O sonho da cantora Christine Kamba, de 27 anos, de gravar seu primeiro CD gospel foi interrompido há dois anos pela guerra civil do Congo, que já dura mais de 20 anos. Ela teve que se refugiar no Brasil, mais precisamente em Jardim Gramacho, em Duque de Caxias, na Baixada Fluminense, junto com seus quatro filhos, por causa do conflito. Por aqui, em meio à pobreza e às precárias condições de vida, ela tenta retomar sua vida.
— Vivo de doações, de caridade. Também canto na rua em troca de dinheiro. Em termos financeiros, minha vida aqui está pior que no Congo. Não consigo nem creche para os meus filhos — lamentou.
De língua nativa francesa, ela frequenta duas vezes por semana um curso de Português para refugiados na Universidade do Estado do Rio de Janeiro (Uerj). Vencer o desafio de aprender a língua falada no Brasil não foi suficiente para garantir um emprego. A congolesa admite que sofre preconceito.
— Tem gente que não gosta nem de tocar na gente — desabafou.
A situação vivida por Christine é a mesma de pelo menos outras 60 famílias congolesas que vivem em Jardim Gramacho. O número é da Cáritas, uma entidade da Igreja Católica que atua diretamente junto aos refugiados. É a instituição também que ajuda os refugiados a legalizarem sua situação no país.
— Nosso trabalho é acolhê-los, orientá-los a respeito do processo de solicitação de refúgio e criar condições para que consigam se integrar e acessar as políticas públicas às quais têm direito — explicou Aline Thuller, coordenadora do Programa de Atendimento a Refugiados da Cáritas do Rio de Janeiro.

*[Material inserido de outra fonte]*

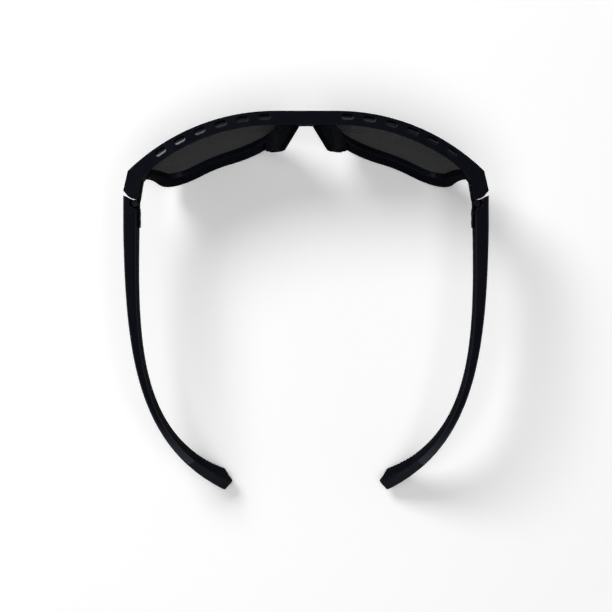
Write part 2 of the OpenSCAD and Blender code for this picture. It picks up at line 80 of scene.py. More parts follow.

A congolesa Bernadete Umba, de 29 anos, está desempregada e vive com seus dois filhos em Jardim Gramacho:
— Estou no Brasil há um ano e cinco meses e fugi do meu país por causa da guerra. Trabalhava com vendas e decoração, mas desde que cheguei não consegui emprego. Morar em Jardim Gramacho é pior do que no Congo, mas é a opção que nós temos. As casas são ruins. O preconceito e o racismo aqui são muito fortes. Já cheguei a chorar por causa da aversão das pessoas, que diziam que a gente tinha filhos que nem porcos. Comecei a fazer o curso de Português para batalhar alguma coisa melhor.
Em Gramacho
Além da Cáritas, as 60 famílias refugiadas são assistidas pelo Centro de Referência de Assistência Social (Cras) da região. São, ao todo, quase 200 pessoas.
No estado
Ainda segundo dados da Cáritas, existem 901 congoleses reconhecidos como refugiados em todo o Rio e outros 612 aguardando uma resposta do governo brasileiro.
Como ajudar
Para ajudar a Cáritas Rio, as pessoas podem doar por depósito (Bradesco / Ag.: 0814 / CC: 76565-1 / CNPJ 34267971/0001-14) ou através do site (www.caritas-rj.org.br). As doações têm fins diversos, como garantir auxílio emergencial para os casos mais vulneráveis, custear abrigo seguro, apoiar inserção profissional e pagar medicamentos.
A guerra
O conflito entre a Aliança de Patriotas por um Congo Livre e Soberano (APCLS), formado por homens da etnia hunde, e as Forças Democráticas para a Liberação de Ruanda (FDLR), de hutus, esconde o interesse pelo controle das riquezas minerais do país, onde se encontra facilmente ouro e diamante. As mulheres e crianças são os principais alvos dos rebeldes.
Refugiado
É a pessoa que é perseguida devido à sua raça, religião, nacionalidade, ou por causa de uma guerra local, que se encontra fora do seu país de origem e que não pode, ou não quer retornar ao mesmo. Se conseguir a documentação necessária, não vive em situação irregular no país que o acolheu.